◆ Data shown ◆
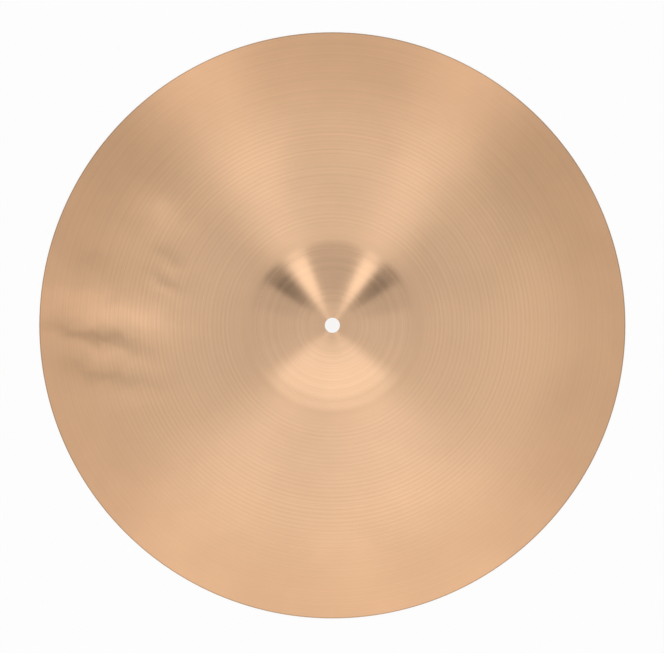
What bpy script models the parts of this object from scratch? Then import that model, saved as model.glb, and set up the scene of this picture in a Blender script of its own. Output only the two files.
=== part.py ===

---

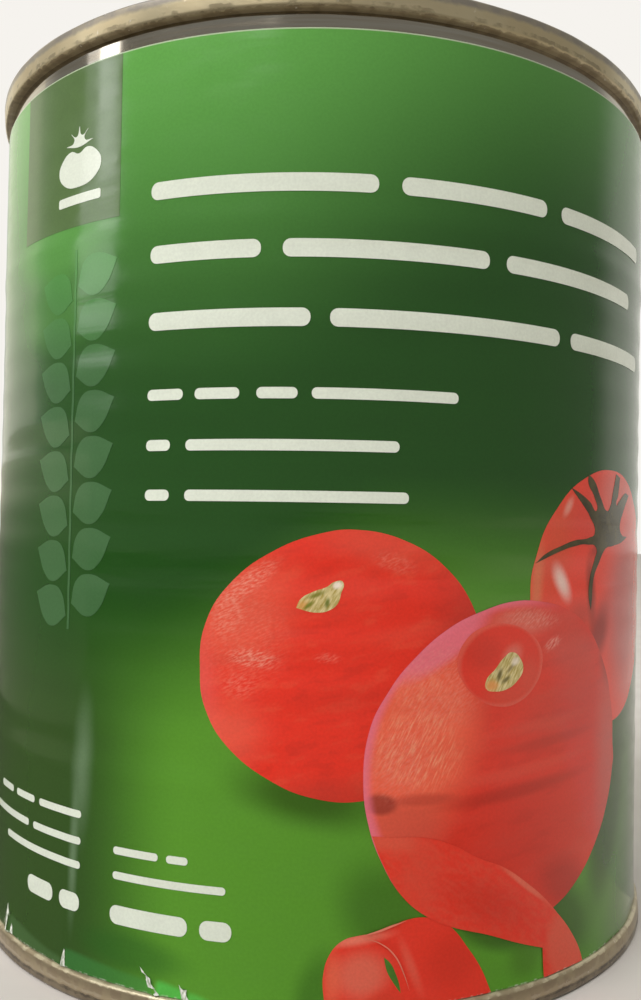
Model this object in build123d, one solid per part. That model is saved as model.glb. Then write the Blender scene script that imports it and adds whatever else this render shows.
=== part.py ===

--

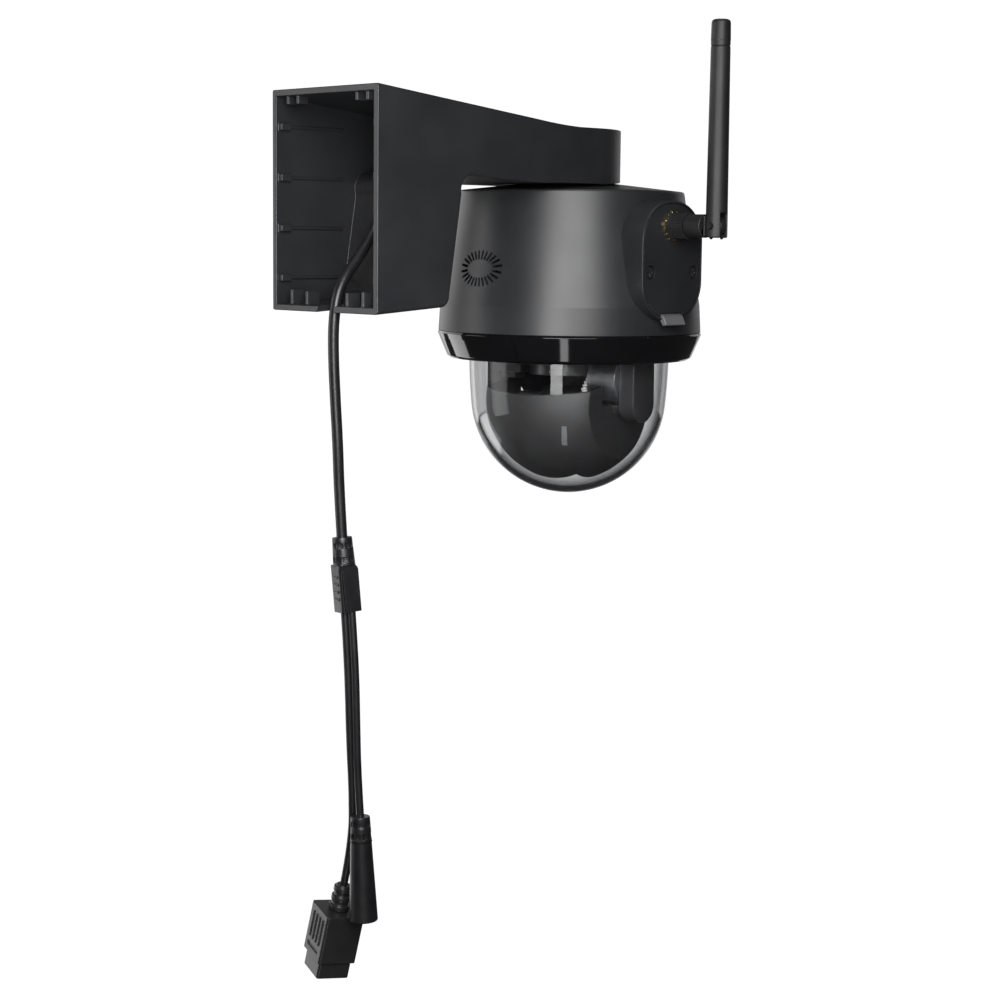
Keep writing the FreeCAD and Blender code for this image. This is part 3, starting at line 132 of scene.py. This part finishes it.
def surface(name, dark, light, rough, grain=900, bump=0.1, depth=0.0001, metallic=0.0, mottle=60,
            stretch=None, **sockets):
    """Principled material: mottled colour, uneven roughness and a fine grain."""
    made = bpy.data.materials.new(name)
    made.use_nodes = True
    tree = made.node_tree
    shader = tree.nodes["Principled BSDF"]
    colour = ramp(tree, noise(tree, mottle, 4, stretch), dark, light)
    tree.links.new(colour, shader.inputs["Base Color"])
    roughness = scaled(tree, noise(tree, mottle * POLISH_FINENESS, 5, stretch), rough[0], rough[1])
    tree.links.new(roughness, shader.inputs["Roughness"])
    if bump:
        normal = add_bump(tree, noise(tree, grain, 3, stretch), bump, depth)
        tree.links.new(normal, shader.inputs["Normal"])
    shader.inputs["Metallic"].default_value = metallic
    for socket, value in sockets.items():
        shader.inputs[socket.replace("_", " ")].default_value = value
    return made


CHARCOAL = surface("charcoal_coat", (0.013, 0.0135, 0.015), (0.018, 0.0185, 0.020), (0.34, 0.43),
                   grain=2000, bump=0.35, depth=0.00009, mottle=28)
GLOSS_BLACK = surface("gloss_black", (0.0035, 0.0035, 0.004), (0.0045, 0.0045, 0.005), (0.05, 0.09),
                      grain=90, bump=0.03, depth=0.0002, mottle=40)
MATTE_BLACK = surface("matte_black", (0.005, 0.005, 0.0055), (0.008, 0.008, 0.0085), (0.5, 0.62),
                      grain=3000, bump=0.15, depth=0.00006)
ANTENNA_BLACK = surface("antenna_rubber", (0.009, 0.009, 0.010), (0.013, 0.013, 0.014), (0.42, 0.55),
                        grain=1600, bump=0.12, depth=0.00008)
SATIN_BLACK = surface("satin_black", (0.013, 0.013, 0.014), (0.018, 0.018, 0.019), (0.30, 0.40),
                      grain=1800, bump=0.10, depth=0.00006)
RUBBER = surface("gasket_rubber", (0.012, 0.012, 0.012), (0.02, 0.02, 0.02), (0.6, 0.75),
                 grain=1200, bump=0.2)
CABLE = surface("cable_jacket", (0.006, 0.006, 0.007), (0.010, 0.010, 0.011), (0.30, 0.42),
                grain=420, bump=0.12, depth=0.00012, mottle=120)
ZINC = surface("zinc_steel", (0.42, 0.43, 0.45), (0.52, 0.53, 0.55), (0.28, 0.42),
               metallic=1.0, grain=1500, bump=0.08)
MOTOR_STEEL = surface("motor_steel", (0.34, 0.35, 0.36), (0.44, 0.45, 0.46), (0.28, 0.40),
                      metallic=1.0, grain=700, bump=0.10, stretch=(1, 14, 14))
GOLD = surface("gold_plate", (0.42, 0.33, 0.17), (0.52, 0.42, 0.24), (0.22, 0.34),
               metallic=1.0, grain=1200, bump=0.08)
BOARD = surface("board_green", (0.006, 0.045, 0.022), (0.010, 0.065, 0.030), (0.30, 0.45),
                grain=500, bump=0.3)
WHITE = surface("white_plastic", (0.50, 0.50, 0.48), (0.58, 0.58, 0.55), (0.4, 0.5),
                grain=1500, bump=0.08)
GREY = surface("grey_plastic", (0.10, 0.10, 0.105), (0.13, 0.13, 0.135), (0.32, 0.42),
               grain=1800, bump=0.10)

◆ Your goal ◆
Provide the number of lines containing the string "Blender", with no other output.

◆ Output of the exercise ◆
3